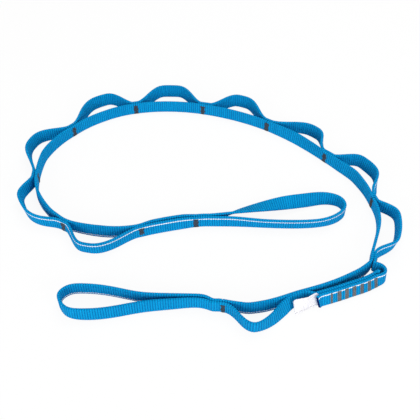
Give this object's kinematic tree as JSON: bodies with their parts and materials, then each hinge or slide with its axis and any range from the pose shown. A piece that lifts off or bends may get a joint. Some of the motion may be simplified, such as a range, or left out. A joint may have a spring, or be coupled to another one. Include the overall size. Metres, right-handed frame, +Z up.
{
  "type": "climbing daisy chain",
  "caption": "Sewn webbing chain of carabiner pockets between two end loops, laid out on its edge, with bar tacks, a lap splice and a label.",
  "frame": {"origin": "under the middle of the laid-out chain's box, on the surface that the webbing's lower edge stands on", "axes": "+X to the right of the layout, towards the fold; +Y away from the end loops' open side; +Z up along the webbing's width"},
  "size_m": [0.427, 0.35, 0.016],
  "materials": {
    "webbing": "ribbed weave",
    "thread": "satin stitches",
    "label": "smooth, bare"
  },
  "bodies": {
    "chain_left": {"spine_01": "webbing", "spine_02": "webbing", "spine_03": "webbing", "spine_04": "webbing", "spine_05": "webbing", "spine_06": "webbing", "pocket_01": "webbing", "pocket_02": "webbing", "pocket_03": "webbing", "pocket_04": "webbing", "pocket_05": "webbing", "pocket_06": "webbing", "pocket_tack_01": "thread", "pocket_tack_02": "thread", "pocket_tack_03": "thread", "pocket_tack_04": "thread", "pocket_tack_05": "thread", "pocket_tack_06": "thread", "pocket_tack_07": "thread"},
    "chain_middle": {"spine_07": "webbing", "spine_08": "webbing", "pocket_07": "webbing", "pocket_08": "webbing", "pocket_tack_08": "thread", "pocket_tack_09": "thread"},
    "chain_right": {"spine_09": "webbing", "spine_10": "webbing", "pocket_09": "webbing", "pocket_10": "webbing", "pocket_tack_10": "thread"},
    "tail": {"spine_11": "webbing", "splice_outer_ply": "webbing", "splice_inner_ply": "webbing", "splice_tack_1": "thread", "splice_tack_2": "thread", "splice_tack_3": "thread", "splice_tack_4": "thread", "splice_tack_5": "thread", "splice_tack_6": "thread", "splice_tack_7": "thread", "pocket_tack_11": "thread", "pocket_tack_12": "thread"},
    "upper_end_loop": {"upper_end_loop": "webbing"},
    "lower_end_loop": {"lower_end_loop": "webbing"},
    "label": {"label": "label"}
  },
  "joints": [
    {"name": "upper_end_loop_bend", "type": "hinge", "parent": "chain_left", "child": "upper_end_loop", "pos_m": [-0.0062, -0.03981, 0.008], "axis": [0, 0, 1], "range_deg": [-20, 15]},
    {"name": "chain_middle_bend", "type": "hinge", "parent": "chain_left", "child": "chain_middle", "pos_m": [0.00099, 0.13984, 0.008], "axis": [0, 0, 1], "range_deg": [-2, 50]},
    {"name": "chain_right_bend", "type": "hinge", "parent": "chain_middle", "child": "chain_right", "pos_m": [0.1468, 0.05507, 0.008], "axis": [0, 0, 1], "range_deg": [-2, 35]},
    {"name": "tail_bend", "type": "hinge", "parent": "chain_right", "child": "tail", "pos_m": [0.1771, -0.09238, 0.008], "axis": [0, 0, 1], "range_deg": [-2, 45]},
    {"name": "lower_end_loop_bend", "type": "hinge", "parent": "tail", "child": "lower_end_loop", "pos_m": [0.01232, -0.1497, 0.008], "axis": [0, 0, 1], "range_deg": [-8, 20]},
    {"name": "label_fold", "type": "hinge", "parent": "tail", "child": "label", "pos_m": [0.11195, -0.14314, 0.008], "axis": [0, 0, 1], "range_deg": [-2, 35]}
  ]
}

+ + + + +

» **GIVEN TASK**
Extract the full listing and reproduce each line exactly.

» **SOLUTION**
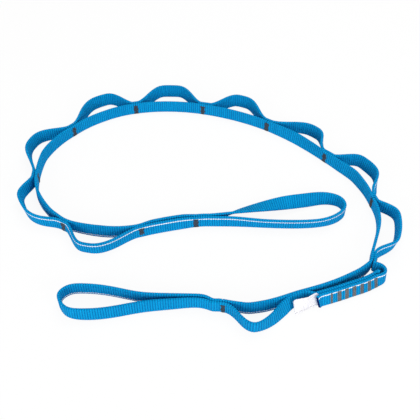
Give this object's kinematic tree as JSON: bodies with their parts and materials, then each hinge or slide with its axis and any range from the pose shown. A piece that lifts off or bends may get a joint. Some of the motion may be simplified, such as a range, or left out. A joint may have a spring, or be coupled to another one. Include the overall size. Metres, right-handed frame, +Z up.
{
  "type": "climbing daisy chain",
  "caption": "Sewn webbing chain of carabiner pockets between two end loops, laid out on its edge, with bar tacks, a lap splice and a label.",
  "frame": {"origin": "under the middle of the laid-out chain's box, on the surface that the webbing's lower edge stands on", "axes": "+X to the right of the layout, towards the fold; +Y away from the end loops' open side; +Z up along the webbing's width"},
  "size_m": [0.427, 0.35, 0.016],
  "materials": {
    "webbing": "ribbed weave",
    "thread": "satin stitches",
    "label": "smooth, bare"
  },
  "bodies": {
    "chain_left": {"spine_01": "webbing", "spine_02": "webbing", "spine_03": "webbing", "spine_04": "webbing", "spine_05": "webbing", "spine_06": "webbing", "pocket_01": "webbing", "pocket_02": "webbing", "pocket_03": "webbing", "pocket_04": "webbing", "pocket_05": "webbing", "pocket_06": "webbing", "pocket_tack_01": "thread", "pocket_tack_02": "thread", "pocket_tack_03": "thread", "pocket_tack_04": "thread", "pocket_tack_05": "thread", "pocket_tack_06": "thread", "pocket_tack_07": "thread"},
    "chain_middle": {"spine_07": "webbing", "spine_08": "webbing", "pocket_07": "webbing", "pocket_08": "webbing", "pocket_tack_08": "thread", "pocket_tack_09": "thread"},
    "chain_right": {"spine_09": "webbing", "spine_10": "webbing", "pocket_09": "webbing", "pocket_10": "webbing", "pocket_tack_10": "thread"},
    "tail": {"spine_11": "webbing", "splice_outer_ply": "webbing", "splice_inner_ply": "webbing", "splice_tack_1": "thread", "splice_tack_2": "thread", "splice_tack_3": "thread", "splice_tack_4": "thread", "splice_tack_5": "thread", "splice_tack_6": "thread", "splice_tack_7": "thread", "pocket_tack_11": "thread", "pocket_tack_12": "thread"},
    "upper_end_loop": {"upper_end_loop": "webbing"},
    "lower_end_loop": {"lower_end_loop": "webbing"},
    "label": {"label": "label"}
  },
  "joints": [
    {"name": "upper_end_loop_bend", "type": "hinge", "parent": "chain_left", "child": "upper_end_loop", "pos_m": [-0.0062, -0.03981, 0.008], "axis": [0, 0, 1], "range_deg": [-20, 15]},
    {"name": "chain_middle_bend", "type": "hinge", "parent": "chain_left", "child": "chain_middle", "pos_m": [0.00099, 0.13984, 0.008], "axis": [0, 0, 1], "range_deg": [-2, 50]},
    {"name": "chain_right_bend", "type": "hinge", "parent": "chain_middle", "child": "chain_right", "pos_m": [0.1468, 0.05507, 0.008], "axis": [0, 0, 1], "range_deg": [-2, 35]},
    {"name": "tail_bend", "type": "hinge", "parent": "chain_right", "child": "tail", "pos_m": [0.1771, -0.09238, 0.008], "axis": [0, 0, 1], "range_deg": [-2, 45]},
    {"name": "lower_end_loop_bend", "type": "hinge", "parent": "tail", "child": "lower_end_loop", "pos_m": [0.01232, -0.1497, 0.008], "axis": [0, 0, 1], "range_deg": [-8, 20]},
    {"name": "label_fold", "type": "hinge", "parent": "tail", "child": "label", "pos_m": [0.11195, -0.14314, 0.008], "axis": [0, 0, 1], "range_deg": [-2, 35]}
  ]
}